• Problem to solve:
The data must be returned in full and exactly as given.

• Given data:
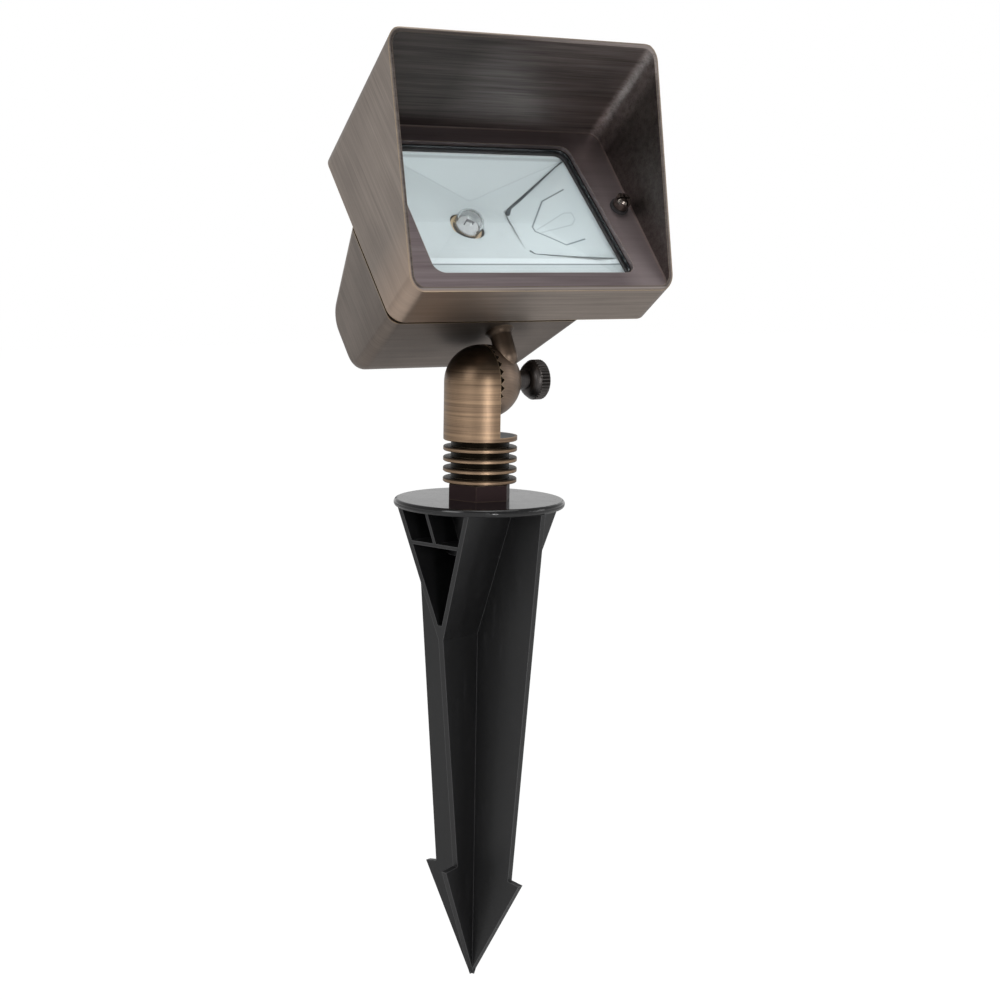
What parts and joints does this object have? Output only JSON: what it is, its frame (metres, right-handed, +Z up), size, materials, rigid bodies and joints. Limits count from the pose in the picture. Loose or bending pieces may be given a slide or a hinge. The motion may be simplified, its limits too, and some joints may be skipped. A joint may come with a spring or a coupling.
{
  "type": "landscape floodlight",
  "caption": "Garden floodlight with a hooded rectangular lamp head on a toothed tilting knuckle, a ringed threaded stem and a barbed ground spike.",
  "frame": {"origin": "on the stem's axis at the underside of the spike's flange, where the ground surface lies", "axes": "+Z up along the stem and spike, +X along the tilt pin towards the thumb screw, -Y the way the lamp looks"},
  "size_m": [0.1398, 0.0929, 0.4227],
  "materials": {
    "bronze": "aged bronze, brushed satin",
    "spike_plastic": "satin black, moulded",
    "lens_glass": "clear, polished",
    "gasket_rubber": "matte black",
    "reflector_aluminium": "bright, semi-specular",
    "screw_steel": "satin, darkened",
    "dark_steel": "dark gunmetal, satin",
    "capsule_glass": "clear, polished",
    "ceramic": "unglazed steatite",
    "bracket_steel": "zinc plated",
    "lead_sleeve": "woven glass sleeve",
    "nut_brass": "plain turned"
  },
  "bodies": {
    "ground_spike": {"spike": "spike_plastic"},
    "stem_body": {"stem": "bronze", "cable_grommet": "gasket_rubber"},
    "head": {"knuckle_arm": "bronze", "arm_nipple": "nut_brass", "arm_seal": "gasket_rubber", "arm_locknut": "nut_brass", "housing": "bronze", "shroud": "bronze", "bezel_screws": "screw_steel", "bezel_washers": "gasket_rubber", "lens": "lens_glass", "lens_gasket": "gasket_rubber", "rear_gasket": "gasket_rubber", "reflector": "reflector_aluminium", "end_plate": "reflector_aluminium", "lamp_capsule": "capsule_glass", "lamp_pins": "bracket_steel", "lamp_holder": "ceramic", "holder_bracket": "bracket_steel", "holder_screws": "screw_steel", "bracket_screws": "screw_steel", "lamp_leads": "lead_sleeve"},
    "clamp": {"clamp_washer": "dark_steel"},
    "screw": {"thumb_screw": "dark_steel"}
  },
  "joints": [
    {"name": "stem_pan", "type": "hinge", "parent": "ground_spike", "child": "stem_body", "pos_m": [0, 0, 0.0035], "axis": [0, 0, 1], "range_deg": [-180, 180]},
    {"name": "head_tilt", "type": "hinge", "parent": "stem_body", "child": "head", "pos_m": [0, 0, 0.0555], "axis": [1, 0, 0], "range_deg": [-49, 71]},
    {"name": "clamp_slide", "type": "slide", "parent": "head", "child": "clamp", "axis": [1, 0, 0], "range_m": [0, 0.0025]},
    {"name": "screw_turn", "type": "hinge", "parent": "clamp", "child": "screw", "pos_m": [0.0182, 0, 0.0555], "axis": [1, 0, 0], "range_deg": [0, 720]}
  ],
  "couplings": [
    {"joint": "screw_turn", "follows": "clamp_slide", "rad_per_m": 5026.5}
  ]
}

• Expected answer:
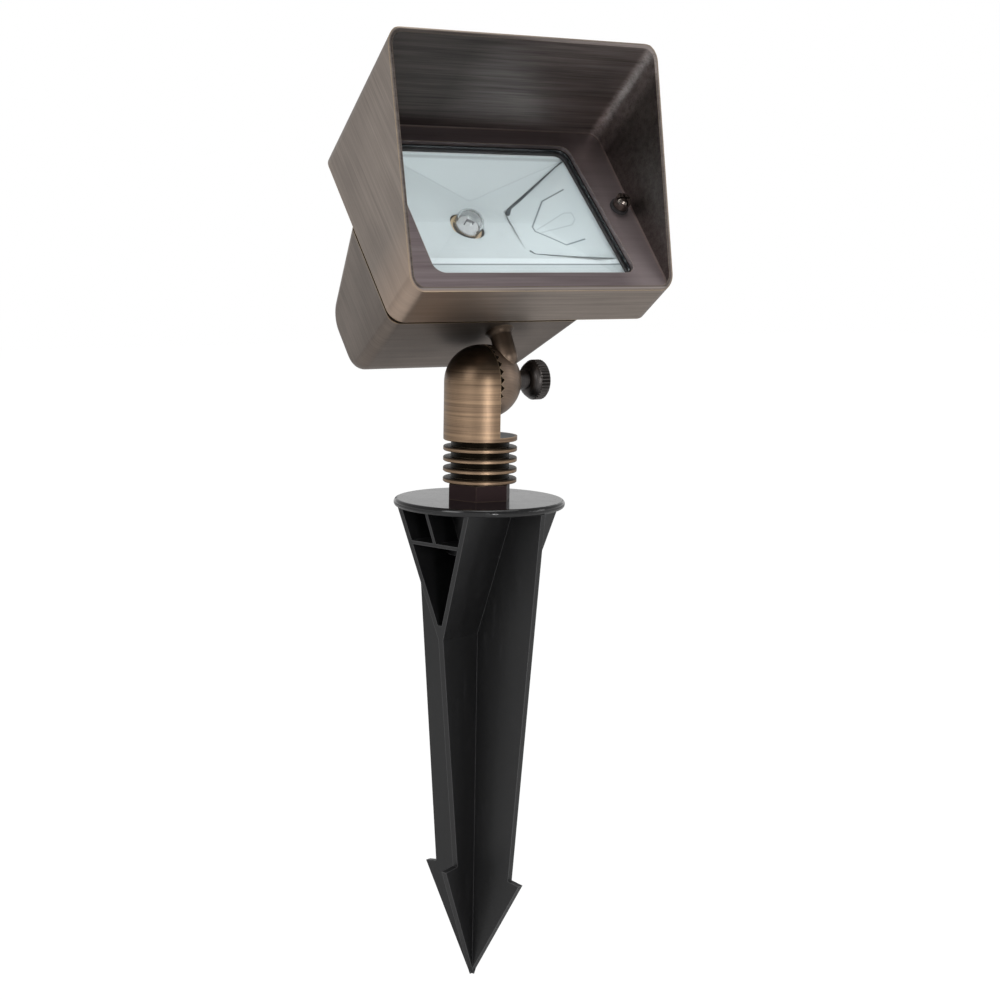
What parts and joints does this object have? Output only JSON: what it is, its frame (metres, right-handed, +Z up), size, materials, rigid bodies and joints. Limits count from the pose in the picture. Loose or bending pieces may be given a slide or a hinge. The motion may be simplified, its limits too, and some joints may be skipped. A joint may come with a spring or a coupling.
{
  "type": "landscape floodlight",
  "caption": "Garden floodlight with a hooded rectangular lamp head on a toothed tilting knuckle, a ringed threaded stem and a barbed ground spike.",
  "frame": {"origin": "on the stem's axis at the underside of the spike's flange, where the ground surface lies", "axes": "+Z up along the stem and spike, +X along the tilt pin towards the thumb screw, -Y the way the lamp looks"},
  "size_m": [0.1398, 0.0929, 0.4227],
  "materials": {
    "bronze": "aged bronze, brushed satin",
    "spike_plastic": "satin black, moulded",
    "lens_glass": "clear, polished",
    "gasket_rubber": "matte black",
    "reflector_aluminium": "bright, semi-specular",
    "screw_steel": "satin, darkened",
    "dark_steel": "dark gunmetal, satin",
    "capsule_glass": "clear, polished",
    "ceramic": "unglazed steatite",
    "bracket_steel": "zinc plated",
    "lead_sleeve": "woven glass sleeve",
    "nut_brass": "plain turned"
  },
  "bodies": {
    "ground_spike": {"spike": "spike_plastic"},
    "stem_body": {"stem": "bronze", "cable_grommet": "gasket_rubber"},
    "head": {"knuckle_arm": "bronze", "arm_nipple": "nut_brass", "arm_seal": "gasket_rubber", "arm_locknut": "nut_brass", "housing": "bronze", "shroud": "bronze", "bezel_screws": "screw_steel", "bezel_washers": "gasket_rubber", "lens": "lens_glass", "lens_gasket": "gasket_rubber", "rear_gasket": "gasket_rubber", "reflector": "reflector_aluminium", "end_plate": "reflector_aluminium", "lamp_capsule": "capsule_glass", "lamp_pins": "bracket_steel", "lamp_holder": "ceramic", "holder_bracket": "bracket_steel", "holder_screws": "screw_steel", "bracket_screws": "screw_steel", "lamp_leads": "lead_sleeve"},
    "clamp": {"clamp_washer": "dark_steel"},
    "screw": {"thumb_screw": "dark_steel"}
  },
  "joints": [
    {"name": "stem_pan", "type": "hinge", "parent": "ground_spike", "child": "stem_body", "pos_m": [0, 0, 0.0035], "axis": [0, 0, 1], "range_deg": [-180, 180]},
    {"name": "head_tilt", "type": "hinge", "parent": "stem_body", "child": "head", "pos_m": [0, 0, 0.0555], "axis": [1, 0, 0], "range_deg": [-49, 71]},
    {"name": "clamp_slide", "type": "slide", "parent": "head", "child": "clamp", "axis": [1, 0, 0], "range_m": [0, 0.0025]},
    {"name": "screw_turn", "type": "hinge", "parent": "clamp", "child": "screw", "pos_m": [0.0182, 0, 0.0555], "axis": [1, 0, 0], "range_deg": [0, 720]}
  ],
  "couplings": [
    {"joint": "screw_turn", "follows": "clamp_slide", "rad_per_m": 5026.5}
  ]
}